Your instructions | Which lines include the word "before"? Copy each of them.

Source data |
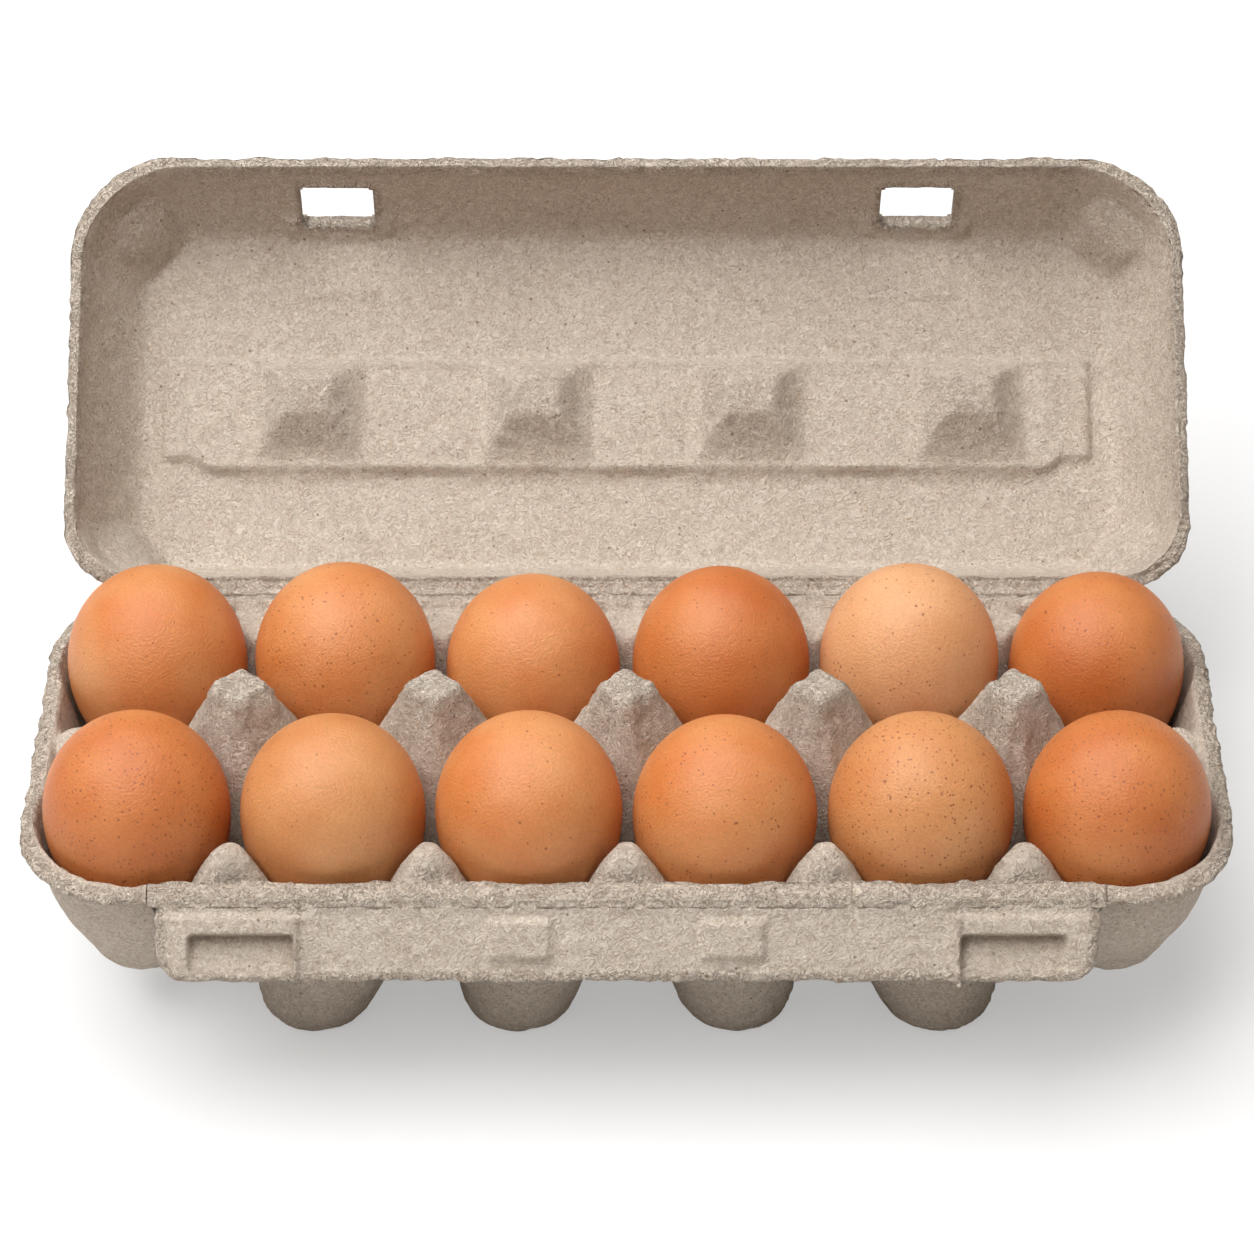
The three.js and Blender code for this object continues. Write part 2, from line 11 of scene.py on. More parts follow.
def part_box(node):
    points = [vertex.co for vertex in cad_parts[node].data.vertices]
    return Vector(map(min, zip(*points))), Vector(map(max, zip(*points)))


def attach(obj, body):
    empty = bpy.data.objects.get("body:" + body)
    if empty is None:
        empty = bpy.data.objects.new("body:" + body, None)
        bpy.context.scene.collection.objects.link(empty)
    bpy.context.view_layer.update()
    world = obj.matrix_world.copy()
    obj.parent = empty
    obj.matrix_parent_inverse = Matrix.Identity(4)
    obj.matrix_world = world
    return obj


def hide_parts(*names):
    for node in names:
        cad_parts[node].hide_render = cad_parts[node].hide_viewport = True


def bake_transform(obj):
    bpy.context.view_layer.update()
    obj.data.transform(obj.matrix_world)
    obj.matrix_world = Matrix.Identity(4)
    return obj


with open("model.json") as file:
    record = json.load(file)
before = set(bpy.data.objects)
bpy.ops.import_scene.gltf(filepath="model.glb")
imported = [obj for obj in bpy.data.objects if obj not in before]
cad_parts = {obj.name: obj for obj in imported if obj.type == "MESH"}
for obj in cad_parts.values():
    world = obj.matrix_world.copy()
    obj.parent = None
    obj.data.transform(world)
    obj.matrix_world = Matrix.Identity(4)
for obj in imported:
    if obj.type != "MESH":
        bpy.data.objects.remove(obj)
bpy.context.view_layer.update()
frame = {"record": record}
MM = 0.001

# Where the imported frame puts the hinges, and the tray's own origin between the rows of eggs
JOINTS = {joint["name"]: joint for joint in frame["record"]["behaviour"]["joints"]}
LID_AXIS = Vector(JOINTS["lid_hinge"]["pos_m"]) / MM
FLAP_AXIS = Vector(JOINTS["flap_hinge"]["pos_m"]) / MM
LID_SHUT_DEG = JOINTS["lid_hinge"]["range_deg"][1]
FLAP_HANG_DEG = 50
HINGE_BEHIND_TRAY = 0.5
TRAY_BACK_Y = 56
TRAY_Y = LID_AXIS.y - HINGE_BEHIND_TRAY - TRAY_BACK_Y

# Tray dimensions
COLUMNS = 6
PITCH_X = 48
PITCH_Y = 56
RIM_Z = 60
PULP = 2.2
MOUTH_R = 24.9
CONE_R0 = 11.9
CONE_DRAFT = (MOUTH_R - CONE_R0) / RIM_Z
FLARE_SLOPE = 2.4
FLOOR_BLEND = 6
END_CUP_LIFT = 14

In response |
before = set(bpy.data.objects)
imported = [obj for obj in bpy.data.objects if obj not in before]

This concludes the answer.